For my last birthday, my brother didn’t bother to plan ahead. So he shows up at my house clearly straight from the grocery store. Among my birthday gifts was a bottle of wine. And, yes, it had an animal label: Something Loon (Shrieking Loon? Smoking Loon?). It wasn’t very good, but the label was very pretty.

I don’t currently have any animal wines. It’s a gap in my wine cellar.

I like a white wine that’s not too sweet and costs about $12.00-14.00 Canadian. Bonus points for an attractive label and a saucy name. I was given a bottle with some frogs on the label, but it was kind of meh.

There’s a BC wine called Naked Grape I like. I’ve learned that I don’t like an ‘oaky’ taste in my wine.

Fat Bastard is really popular for our office functions. It makes people feel naughty, I think.

Yes, I would try a wine with an animal on the label. I’m not a connas… conneis… conass… wine expert.

Do the Smothers Brothers count as “animals?”

I once bought a bottle of wine that had a gold monkey embossed on the bottle itself, not the label.

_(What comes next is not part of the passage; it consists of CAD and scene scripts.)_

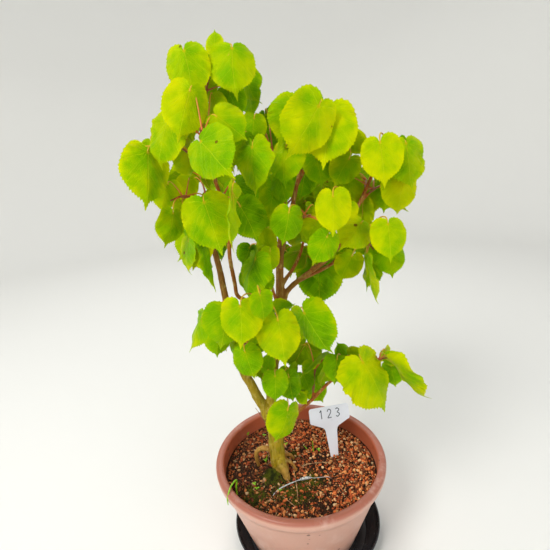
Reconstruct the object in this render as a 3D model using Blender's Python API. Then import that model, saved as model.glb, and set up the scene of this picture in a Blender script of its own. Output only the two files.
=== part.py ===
"""A small-leaved lime grown as a bonsai, in a round plastic pot on a saucer.

The table is at z = 0 and the pot's own axis is the Z axis. The tree is seen from the -Y side. Lengths are
millimetres until they reach a mesh, and MM turns them into Blender's metres.
"""

import math
import random
from collections import namedtuple

import bmesh
import bpy
from mathutils import Matrix, Quaternion, Vector
from mathutils.bvhtree import BVHTree

MM = 0.001
SEED = 16
GAP = 0.3  # between pieces that touch

# Pot, saucer and soil
SAUCER_HEIGHT = 22.0
SAUCER_FLOOR = 2.5
SAUCER_WALL = 2.2
SAUCER_FOOT_RADIUS = 88.0
SAUCER_RIM_RADIUS = 103.0
SAUCER_CENTRE = Vector((6.0, -4.0, 0.0))
POT_FOOT = SAUCER_FLOOR + GAP
RIM_TOP = 125.0
RIM_RADIUS = 116.5
RIM_INNER_RADIUS = 105.5
RIM_ROLL = 4.6
POT_NECK_RADIUS = 109.5
POT_NECK = RIM_TOP - 21.0
POT_FOOT_RADIUS = 77.0
POT_WALL = 3.2
POT_FLOOR = 3.0
POT_FOOT_RING = 4.0
DRAIN_HOLES = 6
DRAIN_RADIUS = 6.0
DRAIN_CIRCLE = 48.0
SOIL_LEVEL = 103.0
SOIL_MOUND = 4.0
SOIL_MOUND_CENTRE = Vector((-24.0, -4.0))
SOIL_MOUND_SPREAD = 20.0
SOIL_GRAIN = 0.6
SOIL_RINGS = (98.0, 79.0, 61.0, 44.0, 28.0, 13.0)
SOIL_SIDES = 26
SOIL_WALL_GAP = 0.6  # between many-sided walls
HOLE_ROOM = 0.8
HOLE_SIDES = 12
POT_SIDES = 36
SMOOTH_ANGLE = math.radians(40)

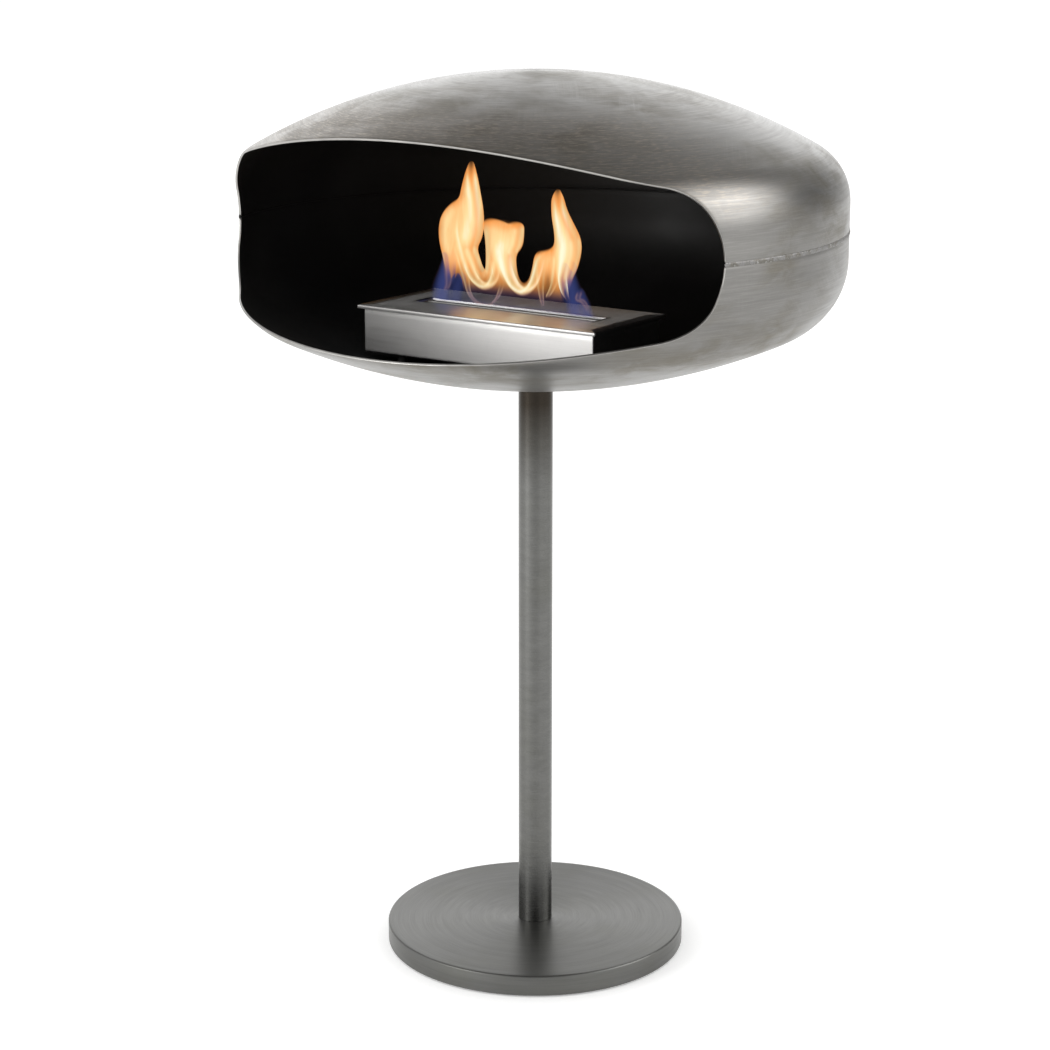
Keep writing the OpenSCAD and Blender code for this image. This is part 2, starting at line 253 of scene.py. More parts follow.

I mostly bought it for the bottle because I like cool bottles. The wine wasn’t too spectacular but at least it didn’t taste like it came from monkeys.

Guilty. The thing is, I’ve had wine that was classified as really good wine, and I’ve had really cheap wine, and even if there is a mild difference, which I don’t always think there is, after the first few sips, who cares? Yellow tail was a favorite of mine until I got 3 really, really bad bottles (chardonnay) in a row. Undrinkable bad. All things being equal (cheap, no talk about pepper in the description), I’ll usually pick the bottle with the better-designed label and/or cleverer name. And I like blue bottles. Blue Nun is always excellent, and always under $5.

(I am picky about food being high quality and love to cook gourmet meals, but I’m too cheap for expensive wine.)